I’ve always a small amount Carlos Zambrano in me.

And, when I un-plucked each one angrily, the fingers of no batting glove were free of peril. This weakness, the showing of emotion, often is referred to negatively. For me, it started at a young age, but I most remember the competitive spirit in little league baseball.

And there was one bat toss I remember. The final bat toss. I happened like this...After a strikeout in fifth grade, I huffed back to the dugout. My head down. I was angry.

I pitched the bat sideways, the way you throw a hook ball in bowling. Quickly spinning, like a tight spiral, the bat headed for the chain linked fence, then caromed back, landing at the feet of the on-deck hitter. My teammate.

I remember thinking.

I just messed up.

I wasn’t reprimanded right then.
The inning was complete. Here comes Casey’s West skipper, Dick Bergstrom.

I grab my glove, a red-tinted Rawlings. Then jog out of the dugout, on a line toward shortstop. Bergstrom waves me to his side. I stand there. He says nothing.

He then waves another player to shortstop.  Where am I going to play?
Bergstrom points to the bench.
I’m going to play the bench. Off I go.
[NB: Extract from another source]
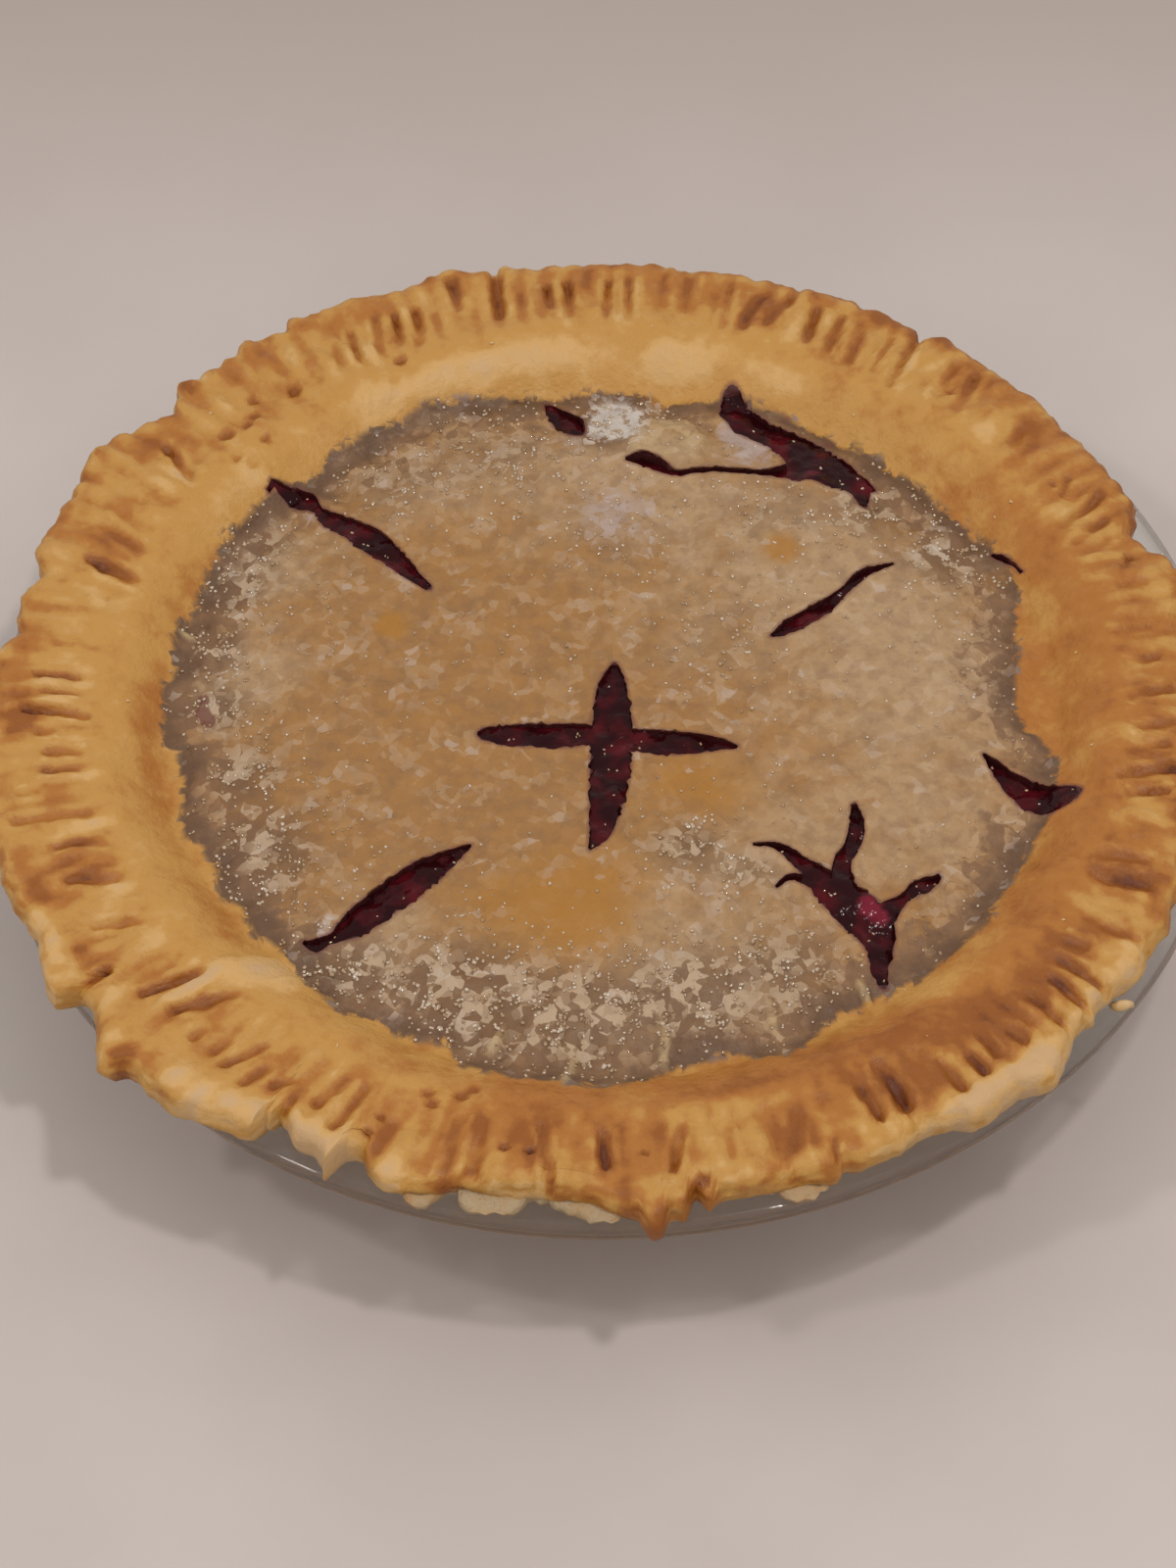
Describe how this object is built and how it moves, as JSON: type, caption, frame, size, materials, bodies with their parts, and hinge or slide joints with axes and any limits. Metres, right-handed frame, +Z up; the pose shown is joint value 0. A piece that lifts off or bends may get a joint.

Red-tinted Rawlings and I trek back to the bench, even with thermometer standard for summer, the bench was cold.

Right there, between Larry Peterson and Bergstrom, I sat.

For two innings, I spectated.
During that time I mulled the bat throwing indecent. The first inning, I was pissed at Bergstrom. How could he bench me? It wasn’t that bad, I barely tossed the bat? I didn’t hurt anyone.

This was me being young.
The skipper knew what he was doing, teaching a lesson.

By inning two, I went from anger to remorse. From that day forward, I did not throw a bat. I’m not saying over the next seven years, I didn’t slam an aluminum Omaha on the bat rack with a little extra authority.

That’d be lying.

In high school, I chucked black helmets. And in college, I threw blue helmets. I guess, in college, I waited, normally, until I could get behind the dugout, away from others. I don’t condone the actions, but the act was hashed in competitive spirit.